Form 8-K

 

 

UNITED STATES

SECURITIES AND EXCHANGE COMMISSION

WASHINGTON, D.C. 20549

 

 

FORM 8-K

 

 

Current Report

Pursuant to Section 13 or 15(d)

of the Securities Exchange Act of 1934

Date of Report (Date of earliest event reported): August 14, 2017

 

 

PS BUSINESS PARKS, INC.

(Exact name of registrant as specified in its charter)

 

 

California

(State or Other Jurisdiction of Incorporation)

 

1-10709   95-4300881
(Commission File Number)   (I.R.S. Employer Identification Number)
701 Western Avenue, Glendale, California   91201-2349
(Address of principal executive offices)   (Zip Code)

Registrant’s telephone number, including area code: (818) 244-8080

N/A

(Former name or former address, if changed since last report)

 

 

Check the appropriate box if the Form 8-K filing is intended to simultaneously satisfy the filing obligation of the registrant under any of the following provisions (see General Instruction A.2 below):

 

Written communications pursuant to Rule 425 under the Securities Act (17 CFR 230.425)

 

Soliciting material pursuant to Rule 14a-12 under the Exchange Act (17 CFR 240.14a-12)

 

Pre-commencement communications pursuant to Rule 14d-2(b) under the Exchange Act (17 CFR 240.14d-2(b))

 

Pre-commencement communications pursuant to Rule 13e-4(c) under the Exchange Act (17 CFR 240.13e-4(c))
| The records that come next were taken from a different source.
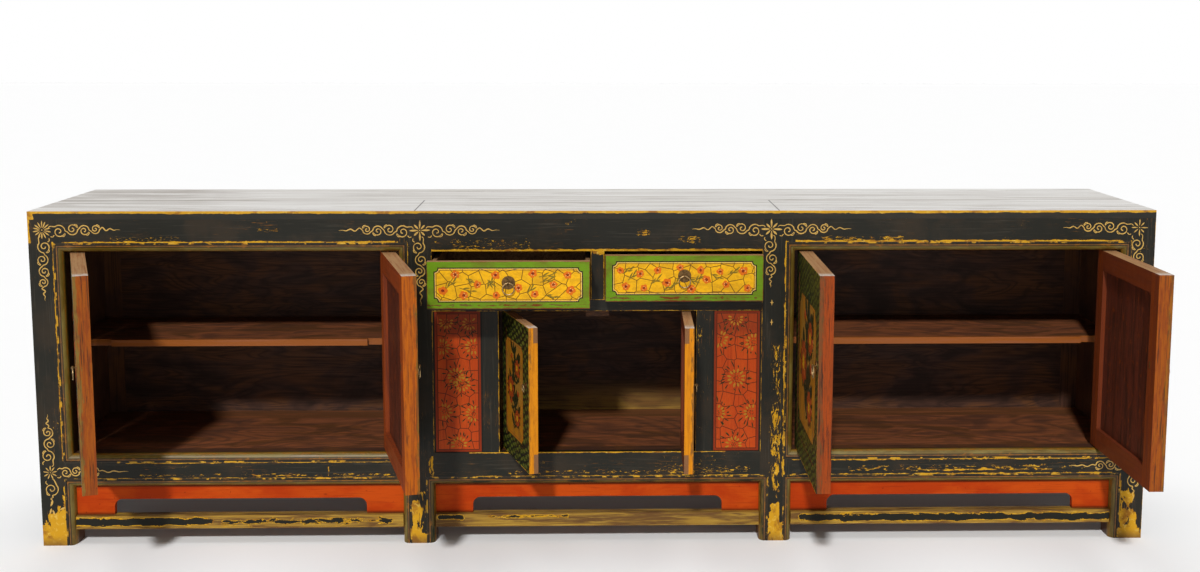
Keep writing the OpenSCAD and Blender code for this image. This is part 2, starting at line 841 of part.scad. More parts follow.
module door_stiles(i) {
    h = leaf_h(i);
    difference() {
        union() {
            leaf_box(i, 0, stile_w(i) - pivot_in(i), 0, h);
            intersection() {
                cylinder(r = pivot_in(i), h = h, $fn = 64);
                leaf_box(i, -pivot_in(i) - eps, eps, 0, h);
            }
            for (z = [-door_gap - pin_l + eps, h - eps])
                translate([0, 0, z]) cylinder(d = pin_d(i), h = pin_l + door_gap, $fn = 32);
        }
        for (row = door_rail_rows(i))
            rail_end(i, row, 0, seam);
        leaf_panel(i);
    }
    difference() {
        leaf_box(i, leaf_x1(i) - stile_w(i), leaf_x1(i), 0, h);
        for (row = door_rail_rows(i))
            rail_end(i, row, 1, seam);
        leaf_panel(i);
        nail(i, nail_clear);
    }
}

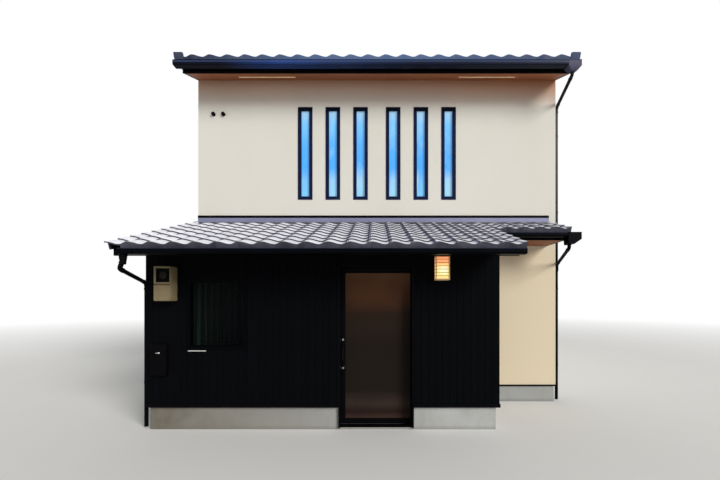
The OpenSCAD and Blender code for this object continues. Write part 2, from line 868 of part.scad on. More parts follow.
// Outline of the rainwater head in X and Z, drawn in from its outside: a box over a taper
hopper_over = 8;
hopper_taper = 74;
hopper_neck = 47;
hopper_neck_w = 80;
hopper_x1 = side_roof_x1 + 116;
hopper_x0 = hopper_x1 - hopper_w;
hopper_top = side_gutter_z + hopper_over;
hopper_foot = hopper_top - hopper_h - hopper_taper;
module hopper_outline(inset, rise) {
    box_z = hopper_foot + hopper_taper;
    neck_x0 = hopper_x0 + hopper_neck - hopper_neck_w / 2 + inset;
    polygon([[hopper_x0 + inset, hopper_top + rise], [hopper_x1 - inset, hopper_top + rise],
             [hopper_x1 - inset, box_z], [neck_x0 + hopper_neck_w - 2 * inset, hopper_foot + inset],
             [neck_x0, hopper_foot + inset], [hopper_x0 + inset, box_z]]);
}

module hopper_shape(y0, y1, inset, rise) {
    translate([0, y1, 0]) rotate([90, 0, 0]) linear_extrude(y1 - y0) hopper_outline(inset, rise);
}

// The gutter under the shallow eave runs into the head over the right-hand pipe
module side_gutter() {
    y = side_nose_y - gutter_reach;
    x0 = side_tiles_x0 + 10;
    y0 = y - hopper_over;
    y1 = y + gutter_w + hopper_over;
    difference() {
        union() {
            gutter_body(x0, hopper_x0 + gutter_t, y, side_gutter_z, lower_gutter_h);
            hopper_shape(y0, y1, 0, 0);
        }
        gutter_hollow(x0 + gutter_t, hopper_x0 + 2 * gutter_t, y, side_gutter_z, lower_gutter_h);
        hopper_shape(y0 + gutter_t, y1 - gutter_t, gutter_t, 1);
    }
    gutter_arms(x0, hopper_x0, y, side_gutter_z, lower_gutter_h, -side_eave - fascia_t);
}

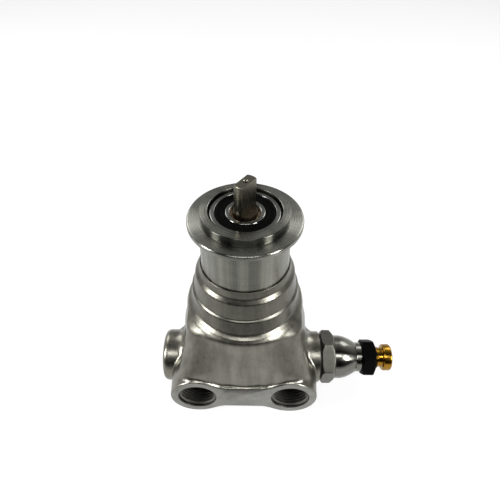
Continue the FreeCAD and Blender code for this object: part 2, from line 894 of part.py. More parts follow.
def kidney(body, side, depth, length):
    """A curved slot through a bearing plate, on the suction or the pressure side."""
    sketch = sketch_on(body, "XY_Plane", depth)
    inner = s.kidney_circle - s.kidney_width / 2
    outer = s.kidney_circle + s.kidney_width / 2
    x = function_of("cos", s.kidney_half_angle)
    y = function_of("sin", s.kidney_half_angle)
    if side > 0:
        points = [
            (inner * x, -(inner * y)),
            (outer * x, -(outer * y), outer),
            (outer * x, outer * y),
            (inner * x, inner * y, -inner),
        ]
    else:
        points = [
            (-(inner * x), inner * y),
            (-(outer * x), outer * y, outer),
            (-(outer * x), -(outer * y)),
            (-(inner * x), -(inner * y), -inner),
        ]
    outline(sketch, points)
    pocket(body, sketch, length, reverse=True)


def bearing_plate(label, z):
    """A plate that closes one end of the pumping chamber and holds a bush for the shaft."""
    bush_outer = s.shaft_radius + s.running_gap + s.bush_wall
    body = ring(label, bush_outer, s.spigot_radius, s.plate_thickness, z=z)
    for side in (-1, 1):
        kidney(body, side, 0, s.plate_thickness)
    dowel = sketch_on(body, "XY_Plane")
    circle(dowel, 0, s.dowel_circle, s.dowel_radius)
    pocket(body, dowel, s.plate_thickness, reverse=True)
    return body


def cartridge():
    """Plates, bushes, eccentric ring, rotor, vanes, and the pin and key that hold them in step."""
    bearing_plate("rear_bearing_plate", rear_plate_floor)
    bearing_plate("front_bearing_plate", front_plate_floor)
    bush_inner = s.shaft_radius + s.running_gap
    bush_outer = bush_inner + s.bush_wall
    ring("rear_bush", bush_inner, bush_outer, s.plate_thickness, z=rear_plate_floor)
    ring("front_bush", bush_inner, bush_outer, s.plate_thickness, z=front_plate_floor)
    cam_ring()
    rotor()
    vanes()
    dowel = listed(doc.addObject("Part::Cylinder", "locating_pin"), "locating_pin")
    bind(dowel, "Radius", s.dowel_radius)
    bind(dowel, "Height", s.dowel_in_body + 2 * s.plate_thickness + s.ring_length)
    place(dowel, y=s.dowel_circle, z=rear_plate_floor - s.dowel_in_body)
    middle = (ring_floor + front_plate_floor) / 2
    radial_block(
        "rotor_key",
        key_floor,
        s.key_height,
        s.key_width,
        s.key_length,
        s.tang_angle,
        middle - s.key_length / 2,
    )


def radial_block(label, inner, depth, width, height, angle, z):
    """A flat-sided block that lies along a radius of the shaft, from the inner radius outwards."""
    block = listed(doc.addObject("Part::Box", label), label)
    bind(block, "Length", depth)
    bind(block, "Width", width)
    bind(block, "Height", height)
    x = function_of("cos", angle)
    y = function_of("sin", angle)
    half = width / 2
    place(block, x=inner * x + half * y, y=inner * y - half * x, z=z, turn=angle)
    return block


def cam_ring():
    """The liner: round outside, its bore off centre towards the ports."""
    body = new_body("cam_ring")
    sketch = sketch_on(body, "XY_Plane")
    circle(sketch, 0, 0, s.spigot_radius)
    circle(sketch, 0, -s.eccentricity, s.ring_bore)
    circle(sketch, 0, s.dowel_circle, s.dowel_radius)
    pad(body, sketch, s.ring_length)
    place(body, z=ring_floor)
    return body


def rotor():
    """The slotted rotor, driven by a key on the shaft."""
    body = new_body("rotor")
    sketch = sketch_on(body, "XY_Plane")
    circle(sketch, 0, 0, rotor_radius)
    circle(sketch, 0, 0, s.shaft_radius)
    pad(body, sketch, rotor_length)
    slot = sketch_on(body, "XY_Plane")
    half = s.vane_thickness / 2 + s.slot_side_gap
    reach = rotor_radius + s.overshoot
    outline(slot, [(slot_floor, -half), (reach, -half), (reach, half), (slot_floor, half)])
    cut = pocket(body, slot, rotor_length, reverse=True)
    repeated(body, cut, s.vane_count)
    doc.recompute()
    keyway = sketch_on(body, "XY_Plane")
    side = s.key_width / 2
    far = -(key_floor + s.key_height)
    outline(keyway, [(far, -side), (-key_floor, -side), (-key_floor, side), (far, side)])
    pocket(body, keyway, rotor_length, reverse=True)
    place(body, z=ring_floor + s.end_gap, turn=s.tang_angle + 180)
    return body


def vanes():
    """Flat carbon vanes, drawn fully in: each tip is flush with the rotor."""
    for number in range(SIZES["vane_count"]):
        angle = s.tang_angle + 180 + 360 / s.vane_count * number
        inner = rotor_radius - s.vane_height
        low = ring_floor + s.end_gap
        radial_block(f"vane_{number + 1}", inner, s.vane_height, s.vane_thickness, rotor_length, angle, low)


def on_valve(x):
    """Where a sub-part of the relief valve goes: its local Z lies along the pump's X."""
    return {"x": x, "y": -s.side_axis, "z": -port_height, "along": "X"}


def relief_valve():
    """The relief valve from its seat in the body to the slotted head of its adjusting screw."""
    skirt_end = s.poppet_length + s.poppet_skirt_length
    sliding_radius = s.spring_room - s.running_gap
    ring("valve_seat", s.orifice_radius, s.valve_chamber, s.valve_seat_length, **on_valve(s.valve_seat_x))
    turned(
        "valve_poppet",
        [
            (0, -s.poppet_nose),
            (s.orifice_radius - s.poppet_nose / 2, -s.poppet_nose),
            (s.orifice_radius, 0),
            (s.poppet_radius, s.poppet_radius - s.orifice_radius),
            (s.poppet_radius, s.poppet_length),
            (sliding_radius, s.poppet_length),
            (sliding_radius, skirt_end),
            (s.poppet_stem, skirt_end),
            (s.poppet_stem, skirt_end + s.poppet_stem_length),
            (0, skirt_end + s.poppet_stem_length),
        ],
        **on_valve(poppet_start),
    )
    spring_start = poppet_start + skirt_end
    coil(
        "valve_spring",
        s.valve_spring_radius,
        s.valve_wire,
        guide_start - spring_start,
        s.valve_spring_turns,
        **on_valve(spring_start + s.valve_wire),
    )
    turned(
        "spring_guide",
        [
            (0, -s.guide_stem_length),
            (s.guide_stem, -s.guide_stem_length),
            (s.guide_stem, 0),
            (sliding_radius, 0),
            (sliding_radius, s.guide_flange),
            (0, s.guide_flange),
        ],
        **on_valve(guide_start),
    )
    ring("valve_gasket", s.gasket_bore, s.gasket_radius, s.gasket_thickness, **on_valve(s.right_boss_end))
    valve_housing()
    adjusting_screw()
    lock_nut()


def hexagon_blank(label, corner, length, ends, **where):
    """A hexagon bar end whose corners are turned off to an outline of (radius, height) corners."""
    bar = doc.addObject("Part::Prism", f"{label}_bar")
    bar.Polygon = 6
    bind(bar, "Circumradius", corner)
    bind(bar, "Height", length)
    sweep = doc.addObject("PartDesign::Body", f"{label}_turning")
    turned_feature(sweep, ends)
    common = doc.addObject("Part::Common", label)
    common.Base = bar
    common.Tool = sweep
    return common


def valve_housing():
    """The bonnet: thread into the boss, hexagon, dome and neck, hollow for the spring."""
    corner = s.hex_across_flats / math.sqrt(3)
    flat_radius = s.hex_across_flats / 2
    hexagon = hexagon_blank(
        "valve_housing_hexagon",
        corner,
        s.hex_length,
        [
            (0, 0),
            (corner - s.hex_back_edge, 0),
            (corner, s.hex_back_edge),
            (corner, s.hex_length - s.hex_chamfer),
            (flat_radius - s.hex_face_inset, s.hex_length),
            (0, s.hex_length),
        ],
    )
    place(hexagon, **on_valve(hex_start), turn=s.hex_flat_angle)
    shell = doc.addObject("PartDesign::Body", "valve_housing_shell")
    thread_start = s.right_boss_end - s.valve_thread_depth - hex_start
    turned_feature(
        shell,
        [
            (0, thread_start),
            (s.valve_thread, thread_start),
            (s.valve_thread, 0),
            (s.dome_radius, 0),
            (s.dome_radius, dome_bend - hex_start, s.dome_curve),
            (s.valve_neck, neck_start - hex_start),
            (s.valve_neck, neck_end - hex_start),
            (0, neck_end - hex_start),
        ],
    )
    place(shell, **on_valve(hex_start))
    blank = doc.addObject("Part::Fuse", "valve_housing_blank")
    blank.Base = shell
    blank.Tool = hexagon
    hollow = doc.addObject("PartDesign::Body", "valve_housing_hollow")
    turned_feature(
        hollow,
        [
            (0, thread_start - s.overshoot),
            (s.spring_room, thread_start - s.overshoot),
            (s.spring_room, s.spring_room_end - hex_start),
            (s.screw_radius + s.running_gap, s.spring_room_end - hex_start),
            (s.screw_radius + s.running_gap, neck_end - hex_start + s.overshoot),
            (0, neck_end - hex_start + s.overshoot),
        ],
    )
    place(hollow, **on_valve(hex_start))
    housing = listed(doc.addObject("Part::Cut", "valve_housing"), "valve_housing")
    housing.Base = blank
    housing.Tool = hollow
    return housing


def adjusting_screw():
    """The slotted brass screw that loads the spring."""
    body = new_body("adjusting_screw")
    head_start = s.screw_thread_end + s.undercut_length
    head_end = head_start + s.head_length
    ring_groove = s.screw_ring_place
    groove_floor = s.screw_radius + s.running_gap - s.screw_ring_groove
    turned_feature(
        body,
        [
            (0, 0),
            (s.screw_radius - s.screw_tip_edge, 0),
            (s.screw_radius, s.screw_tip_edge),
            (s.screw_radius, ring_groove - s.screw_start),
            (groove_floor, ring_groove - s.screw_start),
            (groove_floor, ring_groove + s.screw_ring_groove - s.screw_start),
            (s.screw_radius, ring_groove + s.screw_ring_groove - s.screw_start),
            (s.screw_radius, s.screw_thread_end - s.screw_start),
            (s.undercut_radius, s.screw_thread_end - s.screw_start),
            (s.undercut_radius, head_start - s.screw_start),
            (s.head_radius, head_start - s.screw_start),
            (s.head_radius, head_end - s.screw_start),
            (0, head_end - s.screw_start),
        ],
    )
    doc.recompute()
    for height in (head_start, head_end):
        rim = circular_edges(body, s.head_radius, (0, 0, height - s.screw_start))
        dress(body, "Fillet", rim, s.head_round)
    slot = sketch_on(body, "XY_Plane", head_end - s.screw_start)
    half = s.driver_slot_width / 2
    reach = s.head_radius + s.overshoot
    outline(slot, [(-reach, -half), (reach, -half), (reach, half), (-reach, half)])
    pocket(body, slot, s.driver_slot_depth)
    place(body, **on_valve(s.screw_start), turn=s.driver_slot_angle)
    groove_middle = ring_groove + s.screw_ring_groove / 2
    ring_outer = groove_floor + s.screw_ring_section
    packing_ring("adjusting_screw_o_ring", groove_floor, ring_outer, **on_valve(groove_middle))
    return body


def lock_nut():
    """The black plastic nut that locks the adjusting screw against the bonnet."""
    nut_start = neck_end + s.nut_gap
    cone = s.nut_length - s.nut_cone_length
    blank = hexagon_blank(
        "lock_nut_blank",
        s.nut_corner,
        s.nut_length,
        [
            (0, 0),
            (s.nut_left_round, 0),
            (s.nut_corner, s.nut_left_edge),
            (s.nut_corner, cone),
            (s.nut_cone_end, s.nut_length),
            (0, s.nut_length),
        ],
    )
    bore = doc.addObject("Part::Cylinder", "lock_nut_bore")
    bind(bore, "Radius", s.screw_radius + s.running_gap)
    bind(bore, "Height", s.nut_length)
    nut = listed(doc.addObject("Part::Cut", "lock_nut"), "lock_nut")
    nut.Base = blank
    nut.Tool = bore
    place(nut, **on_valve(nut_start), turn=s.driver_slot_angle)
    return nut


def checked(things):
    """Stops the script where an object failed or a sub-part has no valid solid."""
    doc.recompute()
    for thing in doc.Objects:
        if {"Invalid", "Error"} & set(thing.State):
            raise RuntimeError(f"{thing.Name} did not build: {thing.State}")
    for thing in things:
        shape = thing.Shape
        if shape.isNull() or not shape.isValid() or not shape.Solids:
            raise RuntimeError(f"{thing.Label} has no valid solid")


def write_steps(things):
    os.makedirs("parts", exist_ok=True)
    for thing in things:
        thing.Shape.exportStep(f"parts/{thing.Label}.step")


cast_body()
mounting_adapter()
bearing()
drive_shaft()
shaft_furniture()
shaft_seal_seat()
cartridge()
relief_valve()
checked(sub_parts)
write_steps(sub_parts)
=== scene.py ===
import json
import math
import bmesh
import bpy
import numpy as np
from mathutils import Matrix, Vector


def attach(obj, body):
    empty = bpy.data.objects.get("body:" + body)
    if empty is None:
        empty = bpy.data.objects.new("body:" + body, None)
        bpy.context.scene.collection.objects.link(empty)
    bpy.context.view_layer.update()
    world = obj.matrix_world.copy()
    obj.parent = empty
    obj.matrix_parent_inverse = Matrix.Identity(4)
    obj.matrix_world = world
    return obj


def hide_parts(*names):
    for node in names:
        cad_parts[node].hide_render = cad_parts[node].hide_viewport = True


# Rotary vane pump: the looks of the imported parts. Shapes are worked out in millimetres, stored in metres.

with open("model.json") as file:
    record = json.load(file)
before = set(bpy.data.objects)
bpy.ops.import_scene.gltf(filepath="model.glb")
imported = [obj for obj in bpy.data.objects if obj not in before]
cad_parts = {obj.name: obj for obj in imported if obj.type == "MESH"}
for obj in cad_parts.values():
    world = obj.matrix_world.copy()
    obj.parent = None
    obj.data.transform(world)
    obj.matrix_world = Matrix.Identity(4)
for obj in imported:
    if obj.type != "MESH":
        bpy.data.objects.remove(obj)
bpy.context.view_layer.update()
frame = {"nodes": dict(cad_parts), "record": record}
MM = 0.001

# Stations that the solids also use, in millimetres
PORT_X = 26.56
PORT_Z = -100.8
PORT_FACE = -40.2
PORT_BOSS = 15.05
SIDE_Y = -11.75
SIDE_BOSS = 15.25
LEFT_END = -48.3
RIGHT_END = 44.6
COLLAR_TOP = -28.8
FOOT = -118.5
COLLAR_BORE = 23.5
CAVITY = 20.55
CAVITY_FLOOR = -88.0
SHAFT_ANGLE = math.radians(55)
SLOT_ANGLE = math.radians(43)


# Camera

def make_camera():
    """The photograph's view, solved from the flange, bearing and port circles."""
    pitch = 0.757769802
    yaw = -0.00375710726
    roll = 0.0112804709
    stand = Vector((3.10895805, -168.675654, 137.220437))
    focal_pixels = 448.907690
    frame_pixels = 500
    sensor = 36.0
    forward = Vector((math.sin(yaw) * math.cos(pitch), math.cos(yaw) * math.cos(pitch), -math.sin(pitch)))
    level = Vector((math.cos(yaw), -math.sin(yaw), 0))
    lift = level.cross(forward)
    right = math.cos(roll) * level + math.sin(roll) * lift
    up = -math.sin(roll) * level + math.cos(roll) * lift
    data = bpy.data.cameras.new("view")
    data.sensor_width = sensor
    data.lens = focal_pixels / frame_pixels * sensor
    data.clip_start = 0.01
    data.clip_end = 50
    camera = bpy.data.objects.new("view", data)
    turn = Matrix((right, up, -forward)).transposed().to_4x4()
    camera.matrix_world = Matrix.Translation(stand * MM) @ turn
    bpy.context.scene.collection.objects.link(camera)
    bpy.context.scene.camera = camera


make_camera()


# Node materials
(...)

Indicate by check mark whether the registrant is an emerging growth company as defined in Rule 405 of the Securities Act of 1933 (§230.405 of this chapter) or Rule 12-2 of the Securities Exchange Act of 1934 (§240.12b-2 of this chapter).

Emerging growth company  ☐

If an emerging growth company, indicate by check mark if the registrant has elected not to use the extended transition period for complying with any new or revised financial accounting standards pursuant to Section 13(a) of the Exchange Act.  ☐

 

 

 


Item 5.02. Departure of Directors or Certain Officers; Election of Directors; Appointment of Certain Officers; Compensatory Arrangements of Certain Officers

On August 14, 2017, Edward A. Stokx, Executive Vice President, Chief Financial Officer and Secretary (principal financial officer and principal accounting officer) of PS Business Parks, Inc. (the “Company”), resigned from his position with the Company effective August 31, 2017. In connection with Mr. Stokx’s resignation, the Company and Mr. Stokx entered into a Separation Agreement and General Release, dated August 14, 2017 (the “Agreement”), pursuant to which Mr. Stokx will receive $1.5 million in severance, less applicable withholdings. The Agreement also contains other terms and conditions customary for an agreement of this nature, including confidentiality and non-solicitation covenants and a general release. The Agreement is attached hereto as Exhibit 10.1 and is incorporated herein by reference.

Until the Company appoints a successor to Mr. Stokx, Maria R. Hawthorne, the Company’s President and Chief Executive Officer, will act as the Company’s principal financial officer and principal accounting officer.

Item 9.01. Financial Statements and Exhibits

(d) Exhibits

Exhibit 10.1: Separation Agreement and General Release, dated August 14, 2017, by and between the Company and Edward A. Stokx.


SIGNATURES

Pursuant to the requirements of the Securities Exchange Act of 1934, the Registrant has duly caused this report to be signed on its behalf by the undersigned hereunto duly authorized.

 

PS BUSINESS PARKS, INC.

Date: August 14, 2017

By:

 

/s/ Maria R. Hawthorne

 

Maria R. Hawthorne

 

President and Chief Executive Officer


INDEX TO EXHIBITS

 

Exhibit No.

  

Description

10.1    Separation Agreement and General Release, dated August 14, 2017, by and between PS Business Parks, Inc. and Edward A. Stokx.